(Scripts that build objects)
* * * * * * *
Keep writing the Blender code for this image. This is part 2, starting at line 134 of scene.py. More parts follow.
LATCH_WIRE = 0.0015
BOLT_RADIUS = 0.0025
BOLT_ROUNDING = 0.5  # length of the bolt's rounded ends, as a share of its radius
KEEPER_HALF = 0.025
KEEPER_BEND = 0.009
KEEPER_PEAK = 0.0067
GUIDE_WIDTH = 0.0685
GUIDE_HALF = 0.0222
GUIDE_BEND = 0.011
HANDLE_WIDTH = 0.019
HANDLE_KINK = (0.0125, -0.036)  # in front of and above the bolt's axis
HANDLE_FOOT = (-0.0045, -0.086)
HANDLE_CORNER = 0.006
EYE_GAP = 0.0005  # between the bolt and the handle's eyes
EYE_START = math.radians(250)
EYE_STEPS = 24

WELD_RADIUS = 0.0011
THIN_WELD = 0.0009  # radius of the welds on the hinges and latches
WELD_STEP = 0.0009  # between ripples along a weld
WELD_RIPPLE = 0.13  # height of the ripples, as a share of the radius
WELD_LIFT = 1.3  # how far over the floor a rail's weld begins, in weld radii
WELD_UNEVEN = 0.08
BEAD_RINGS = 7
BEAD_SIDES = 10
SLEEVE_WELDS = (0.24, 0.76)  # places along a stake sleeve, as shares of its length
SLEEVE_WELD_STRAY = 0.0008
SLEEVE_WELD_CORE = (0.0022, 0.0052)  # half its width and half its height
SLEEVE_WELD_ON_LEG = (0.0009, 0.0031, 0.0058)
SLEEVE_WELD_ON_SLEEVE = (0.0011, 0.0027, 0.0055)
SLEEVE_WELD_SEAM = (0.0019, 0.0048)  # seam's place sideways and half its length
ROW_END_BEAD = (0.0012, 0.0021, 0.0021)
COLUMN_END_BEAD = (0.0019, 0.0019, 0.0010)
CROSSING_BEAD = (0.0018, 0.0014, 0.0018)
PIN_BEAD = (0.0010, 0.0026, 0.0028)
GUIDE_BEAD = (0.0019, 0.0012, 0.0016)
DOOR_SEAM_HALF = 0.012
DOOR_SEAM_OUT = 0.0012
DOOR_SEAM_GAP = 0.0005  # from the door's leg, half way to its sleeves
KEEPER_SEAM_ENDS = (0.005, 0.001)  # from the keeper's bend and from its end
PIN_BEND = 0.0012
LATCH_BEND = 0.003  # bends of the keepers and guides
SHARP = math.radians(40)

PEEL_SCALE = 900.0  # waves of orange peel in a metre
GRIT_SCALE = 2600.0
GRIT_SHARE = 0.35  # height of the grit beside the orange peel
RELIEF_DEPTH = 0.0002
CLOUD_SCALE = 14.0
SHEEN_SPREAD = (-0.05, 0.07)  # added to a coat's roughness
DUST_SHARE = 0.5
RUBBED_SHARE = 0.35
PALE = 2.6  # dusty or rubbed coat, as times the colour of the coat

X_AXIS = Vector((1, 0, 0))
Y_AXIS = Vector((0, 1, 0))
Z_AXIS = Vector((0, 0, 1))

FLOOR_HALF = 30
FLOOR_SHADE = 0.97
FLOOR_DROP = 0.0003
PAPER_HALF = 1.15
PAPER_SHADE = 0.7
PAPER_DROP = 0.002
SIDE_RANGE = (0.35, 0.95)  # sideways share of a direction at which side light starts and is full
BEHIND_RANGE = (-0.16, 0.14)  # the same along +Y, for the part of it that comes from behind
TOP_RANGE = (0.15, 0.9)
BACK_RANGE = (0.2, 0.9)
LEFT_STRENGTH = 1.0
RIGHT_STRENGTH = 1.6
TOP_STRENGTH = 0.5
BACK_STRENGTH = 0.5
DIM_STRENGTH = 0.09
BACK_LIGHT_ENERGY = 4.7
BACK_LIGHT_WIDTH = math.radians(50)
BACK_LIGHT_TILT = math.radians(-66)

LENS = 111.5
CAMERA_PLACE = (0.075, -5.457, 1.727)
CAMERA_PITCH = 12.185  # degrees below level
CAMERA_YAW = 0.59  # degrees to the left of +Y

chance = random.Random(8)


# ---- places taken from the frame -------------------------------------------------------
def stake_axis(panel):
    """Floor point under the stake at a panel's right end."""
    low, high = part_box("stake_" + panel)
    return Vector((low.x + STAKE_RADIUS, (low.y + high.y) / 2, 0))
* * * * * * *
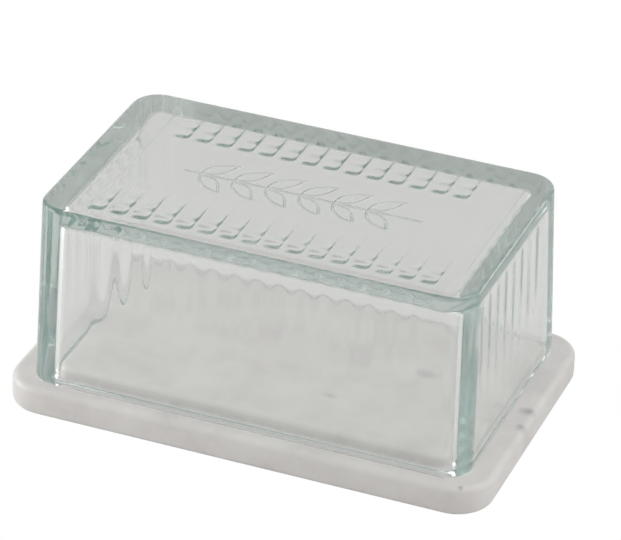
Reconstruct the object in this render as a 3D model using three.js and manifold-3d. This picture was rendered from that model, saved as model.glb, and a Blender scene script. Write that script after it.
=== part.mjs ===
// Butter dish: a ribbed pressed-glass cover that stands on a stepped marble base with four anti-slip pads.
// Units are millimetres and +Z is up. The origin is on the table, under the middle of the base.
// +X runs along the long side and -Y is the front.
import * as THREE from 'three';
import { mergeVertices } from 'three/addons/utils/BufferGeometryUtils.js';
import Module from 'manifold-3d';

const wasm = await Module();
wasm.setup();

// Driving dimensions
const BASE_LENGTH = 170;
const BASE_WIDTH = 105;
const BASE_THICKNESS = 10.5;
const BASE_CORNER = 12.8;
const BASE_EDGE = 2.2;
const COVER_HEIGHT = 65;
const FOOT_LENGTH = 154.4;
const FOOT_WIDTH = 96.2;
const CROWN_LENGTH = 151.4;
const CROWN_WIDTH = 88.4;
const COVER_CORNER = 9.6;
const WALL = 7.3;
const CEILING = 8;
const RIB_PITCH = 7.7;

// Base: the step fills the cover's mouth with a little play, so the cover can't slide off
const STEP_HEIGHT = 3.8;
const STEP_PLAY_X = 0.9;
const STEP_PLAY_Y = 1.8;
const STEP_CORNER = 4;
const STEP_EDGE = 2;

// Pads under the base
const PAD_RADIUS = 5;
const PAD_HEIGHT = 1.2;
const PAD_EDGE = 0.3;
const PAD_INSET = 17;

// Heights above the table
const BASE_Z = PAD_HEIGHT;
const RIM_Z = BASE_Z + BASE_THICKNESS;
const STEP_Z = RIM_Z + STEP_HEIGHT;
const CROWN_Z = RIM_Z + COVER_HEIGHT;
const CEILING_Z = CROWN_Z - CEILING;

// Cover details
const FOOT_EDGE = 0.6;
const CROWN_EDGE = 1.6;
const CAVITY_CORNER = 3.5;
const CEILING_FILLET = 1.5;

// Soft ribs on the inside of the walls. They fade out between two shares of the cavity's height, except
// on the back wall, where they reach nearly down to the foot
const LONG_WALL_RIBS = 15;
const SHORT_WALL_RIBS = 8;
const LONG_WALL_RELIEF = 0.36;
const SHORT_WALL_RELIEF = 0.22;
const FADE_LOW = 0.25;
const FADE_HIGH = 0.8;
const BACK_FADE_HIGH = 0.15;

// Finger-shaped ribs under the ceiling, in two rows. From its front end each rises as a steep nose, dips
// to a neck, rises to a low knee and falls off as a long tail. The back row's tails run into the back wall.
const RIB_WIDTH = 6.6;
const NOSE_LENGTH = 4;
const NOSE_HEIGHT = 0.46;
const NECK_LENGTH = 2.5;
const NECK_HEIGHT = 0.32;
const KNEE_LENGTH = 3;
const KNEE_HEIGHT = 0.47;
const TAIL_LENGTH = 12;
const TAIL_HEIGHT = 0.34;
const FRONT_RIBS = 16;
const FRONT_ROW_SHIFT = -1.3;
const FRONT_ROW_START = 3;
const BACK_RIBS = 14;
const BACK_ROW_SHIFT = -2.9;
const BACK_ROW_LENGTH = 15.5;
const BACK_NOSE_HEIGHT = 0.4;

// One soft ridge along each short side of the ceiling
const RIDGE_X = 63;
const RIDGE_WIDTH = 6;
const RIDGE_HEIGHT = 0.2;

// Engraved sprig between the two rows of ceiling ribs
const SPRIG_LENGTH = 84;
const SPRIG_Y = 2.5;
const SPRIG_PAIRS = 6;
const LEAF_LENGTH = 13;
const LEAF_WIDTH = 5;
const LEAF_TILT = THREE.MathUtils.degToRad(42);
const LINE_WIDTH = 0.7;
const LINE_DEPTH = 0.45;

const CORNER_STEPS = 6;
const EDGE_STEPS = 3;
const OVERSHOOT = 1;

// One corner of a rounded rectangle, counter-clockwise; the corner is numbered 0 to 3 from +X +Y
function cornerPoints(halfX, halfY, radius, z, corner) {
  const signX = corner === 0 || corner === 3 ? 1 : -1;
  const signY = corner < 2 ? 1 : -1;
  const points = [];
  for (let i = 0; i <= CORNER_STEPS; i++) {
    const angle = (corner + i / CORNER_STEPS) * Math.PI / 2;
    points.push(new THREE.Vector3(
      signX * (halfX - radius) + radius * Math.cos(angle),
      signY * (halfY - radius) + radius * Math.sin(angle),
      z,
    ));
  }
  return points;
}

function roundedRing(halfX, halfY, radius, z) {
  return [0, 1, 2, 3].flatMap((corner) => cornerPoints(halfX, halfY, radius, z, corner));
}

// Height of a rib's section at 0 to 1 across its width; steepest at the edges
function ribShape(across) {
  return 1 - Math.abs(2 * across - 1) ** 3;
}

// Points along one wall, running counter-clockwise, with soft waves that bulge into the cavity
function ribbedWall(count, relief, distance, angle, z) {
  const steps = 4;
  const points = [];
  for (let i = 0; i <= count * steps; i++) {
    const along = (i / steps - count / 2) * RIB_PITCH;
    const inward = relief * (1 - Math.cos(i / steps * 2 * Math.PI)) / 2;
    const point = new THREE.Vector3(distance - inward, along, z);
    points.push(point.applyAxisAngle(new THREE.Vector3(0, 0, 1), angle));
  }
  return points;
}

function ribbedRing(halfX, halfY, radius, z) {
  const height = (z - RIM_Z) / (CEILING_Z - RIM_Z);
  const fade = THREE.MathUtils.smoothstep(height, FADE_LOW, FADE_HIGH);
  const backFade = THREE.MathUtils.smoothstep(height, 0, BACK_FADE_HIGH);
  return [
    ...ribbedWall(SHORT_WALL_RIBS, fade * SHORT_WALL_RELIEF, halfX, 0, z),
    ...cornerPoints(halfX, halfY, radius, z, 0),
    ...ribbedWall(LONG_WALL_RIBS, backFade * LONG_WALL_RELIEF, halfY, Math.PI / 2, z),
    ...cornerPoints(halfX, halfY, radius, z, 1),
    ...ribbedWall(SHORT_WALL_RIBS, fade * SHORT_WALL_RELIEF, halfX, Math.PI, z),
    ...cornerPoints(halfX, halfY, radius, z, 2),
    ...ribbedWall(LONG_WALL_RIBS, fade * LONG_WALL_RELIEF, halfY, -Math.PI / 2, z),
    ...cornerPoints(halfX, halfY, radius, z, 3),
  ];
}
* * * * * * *
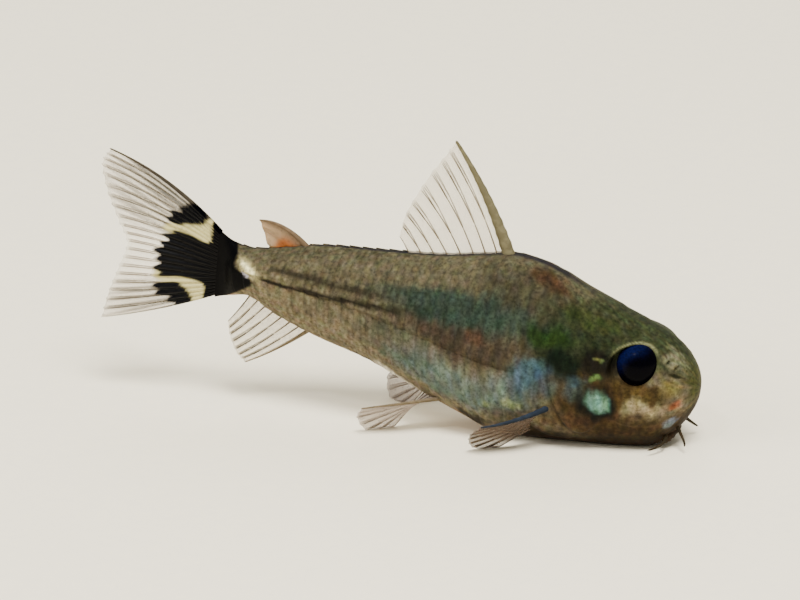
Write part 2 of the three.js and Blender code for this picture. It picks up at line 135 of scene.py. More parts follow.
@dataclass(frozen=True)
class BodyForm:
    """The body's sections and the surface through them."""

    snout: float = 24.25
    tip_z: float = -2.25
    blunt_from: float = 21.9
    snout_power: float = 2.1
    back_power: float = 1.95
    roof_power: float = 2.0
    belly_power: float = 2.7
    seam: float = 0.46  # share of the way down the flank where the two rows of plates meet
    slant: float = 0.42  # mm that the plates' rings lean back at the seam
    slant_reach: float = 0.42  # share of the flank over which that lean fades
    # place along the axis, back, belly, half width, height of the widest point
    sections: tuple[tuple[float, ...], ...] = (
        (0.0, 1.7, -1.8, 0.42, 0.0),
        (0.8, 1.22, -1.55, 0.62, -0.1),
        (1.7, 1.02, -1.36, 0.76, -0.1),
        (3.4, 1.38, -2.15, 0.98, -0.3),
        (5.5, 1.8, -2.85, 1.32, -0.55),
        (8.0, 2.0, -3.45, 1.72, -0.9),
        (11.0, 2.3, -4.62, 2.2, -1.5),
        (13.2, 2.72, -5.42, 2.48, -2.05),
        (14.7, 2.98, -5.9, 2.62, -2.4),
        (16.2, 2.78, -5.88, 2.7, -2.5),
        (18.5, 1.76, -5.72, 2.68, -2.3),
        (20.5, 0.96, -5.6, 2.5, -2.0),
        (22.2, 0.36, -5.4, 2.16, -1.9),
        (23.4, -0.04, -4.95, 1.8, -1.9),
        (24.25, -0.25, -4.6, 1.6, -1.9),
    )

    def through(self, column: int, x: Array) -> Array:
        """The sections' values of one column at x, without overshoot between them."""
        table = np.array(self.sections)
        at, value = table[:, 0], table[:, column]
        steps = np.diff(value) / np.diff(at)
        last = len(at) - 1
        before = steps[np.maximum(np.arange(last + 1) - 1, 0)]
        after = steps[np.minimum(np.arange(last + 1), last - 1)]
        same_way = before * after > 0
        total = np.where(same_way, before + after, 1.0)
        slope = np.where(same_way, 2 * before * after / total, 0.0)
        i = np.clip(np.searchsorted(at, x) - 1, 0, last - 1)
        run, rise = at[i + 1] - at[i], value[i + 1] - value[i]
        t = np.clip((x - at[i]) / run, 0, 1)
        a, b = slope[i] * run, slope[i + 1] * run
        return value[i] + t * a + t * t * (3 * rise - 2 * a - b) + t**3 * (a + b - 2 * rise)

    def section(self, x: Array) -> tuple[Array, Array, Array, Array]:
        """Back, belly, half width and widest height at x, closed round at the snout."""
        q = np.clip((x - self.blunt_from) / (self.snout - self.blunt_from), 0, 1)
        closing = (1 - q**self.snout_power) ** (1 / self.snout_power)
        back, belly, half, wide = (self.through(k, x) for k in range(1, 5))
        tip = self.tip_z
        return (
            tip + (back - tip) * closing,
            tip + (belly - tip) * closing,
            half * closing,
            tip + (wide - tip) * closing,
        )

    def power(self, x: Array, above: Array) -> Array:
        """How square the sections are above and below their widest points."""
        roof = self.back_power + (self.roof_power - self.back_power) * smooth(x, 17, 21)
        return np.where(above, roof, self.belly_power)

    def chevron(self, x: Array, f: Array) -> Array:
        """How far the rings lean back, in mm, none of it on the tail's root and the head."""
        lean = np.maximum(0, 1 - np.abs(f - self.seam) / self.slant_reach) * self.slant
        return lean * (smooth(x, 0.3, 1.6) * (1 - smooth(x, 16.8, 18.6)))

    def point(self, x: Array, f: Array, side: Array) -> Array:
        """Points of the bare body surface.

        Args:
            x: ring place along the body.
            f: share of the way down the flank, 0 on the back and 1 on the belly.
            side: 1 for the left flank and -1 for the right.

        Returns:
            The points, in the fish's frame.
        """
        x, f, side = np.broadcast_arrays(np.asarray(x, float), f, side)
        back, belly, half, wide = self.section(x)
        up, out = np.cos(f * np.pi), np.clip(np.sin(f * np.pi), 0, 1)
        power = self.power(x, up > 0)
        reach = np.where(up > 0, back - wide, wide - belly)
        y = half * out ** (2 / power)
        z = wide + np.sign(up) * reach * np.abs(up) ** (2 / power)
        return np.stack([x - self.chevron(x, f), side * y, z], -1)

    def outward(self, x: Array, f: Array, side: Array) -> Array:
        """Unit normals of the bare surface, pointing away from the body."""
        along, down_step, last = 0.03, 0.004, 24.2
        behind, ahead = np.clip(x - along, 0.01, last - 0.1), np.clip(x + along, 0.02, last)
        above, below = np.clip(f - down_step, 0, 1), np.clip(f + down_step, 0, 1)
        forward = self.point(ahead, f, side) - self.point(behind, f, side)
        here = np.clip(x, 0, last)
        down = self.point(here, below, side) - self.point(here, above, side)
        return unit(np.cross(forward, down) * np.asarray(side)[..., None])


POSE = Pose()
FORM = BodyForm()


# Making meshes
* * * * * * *
- Written problem -
Retype, in the same exact form, the lines of the material above from the line holding "Keep writing the" through the line holding "EYE_STEPS = 24".

- Result for this exercise -
Keep writing the Blender code for this image. This is part 2, starting at line 134 of scene.py. More parts follow.
LATCH_WIRE = 0.0015
BOLT_RADIUS = 0.0025
BOLT_ROUNDING = 0.5  # length of the bolt's rounded ends, as a share of its radius
KEEPER_HALF = 0.025
KEEPER_BEND = 0.009
KEEPER_PEAK = 0.0067
GUIDE_WIDTH = 0.0685
GUIDE_HALF = 0.0222
GUIDE_BEND = 0.011
HANDLE_WIDTH = 0.019
HANDLE_KINK = (0.0125, -0.036)  # in front of and above the bolt's axis
HANDLE_FOOT = (-0.0045, -0.086)
HANDLE_CORNER = 0.006
EYE_GAP = 0.0005  # between the bolt and the handle's eyes
EYE_START = math.radians(250)
EYE_STEPS = 24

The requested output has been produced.